No one mentioned specific ‘silver bullet’ technologies although throughout the seminar technology was discussed as having a major role, and that is obvious, but the thing I found really powerful was the each of them focused on the same thing as being the first thing they would do - get people to care.

It makes perfect sense, if you care about something enough, you take action, if you don’t, you won’t. But in many cases, people don’t always know why they need to care, its such big picture stuff. We all can so easily get wrapped up in our lives and the important things like paying the bills, upgrading the car, raising kids etc. so what’s happening to a particular species we have never seen or a community of people we will never meet, can sometimes just not seem important enough. Especially when we have people we should trust like the government telling us not to worry about it, as well as how important it is to continue our reliance on fossil fuels because it’s good and it will make us all richer.

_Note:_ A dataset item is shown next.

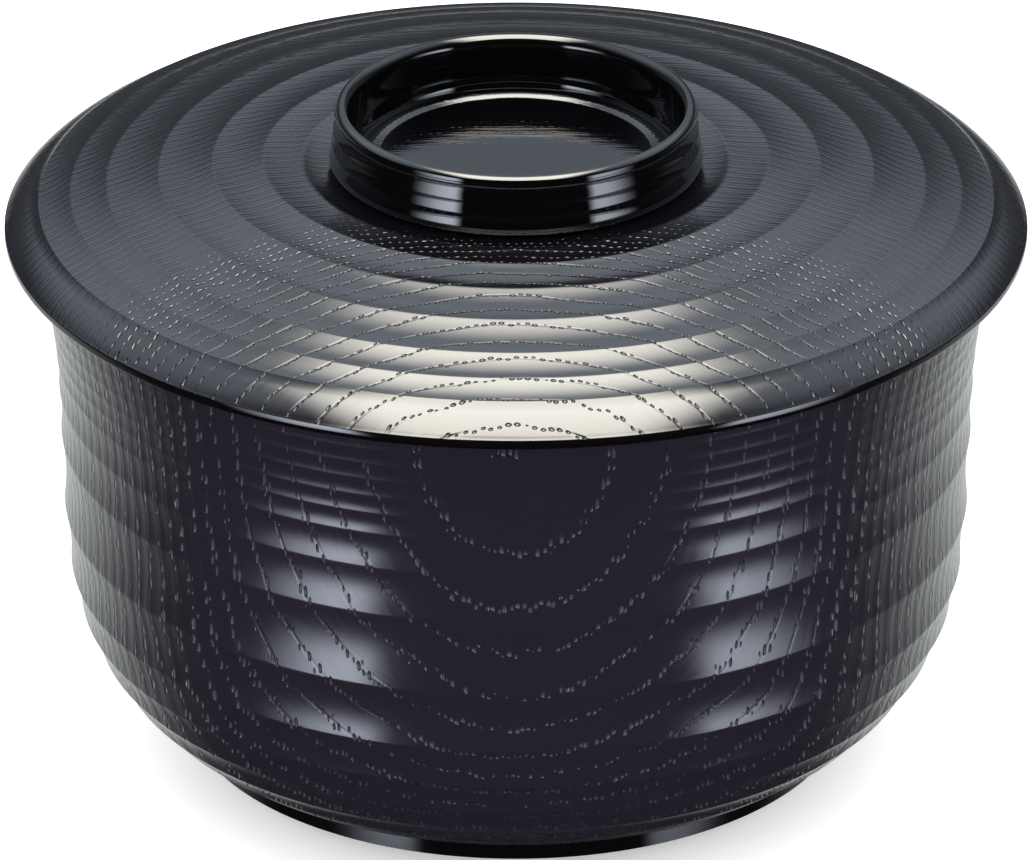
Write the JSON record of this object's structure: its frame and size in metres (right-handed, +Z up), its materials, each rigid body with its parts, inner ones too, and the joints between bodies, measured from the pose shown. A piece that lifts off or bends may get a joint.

After watching ancient glaciers crumble and fall into the sea, all that seems a little trivial. It’s symbolic of the ivory towers collapsing, because if we don’t make significant changes and quickly, those symbolic glaciers will be falling down all around us, even in NZ.

We just need people to care. We need people to care about the communities they will never meet and the species they will never see, because ultimately we all rely on exactly the same ecosystems for our survival.

This is a big part of what Sustainability Options has been set up to do, share our sustainability knowledge with communities so people have a reason to care, and when they can, make decisions that have long term and wide reaching benefits.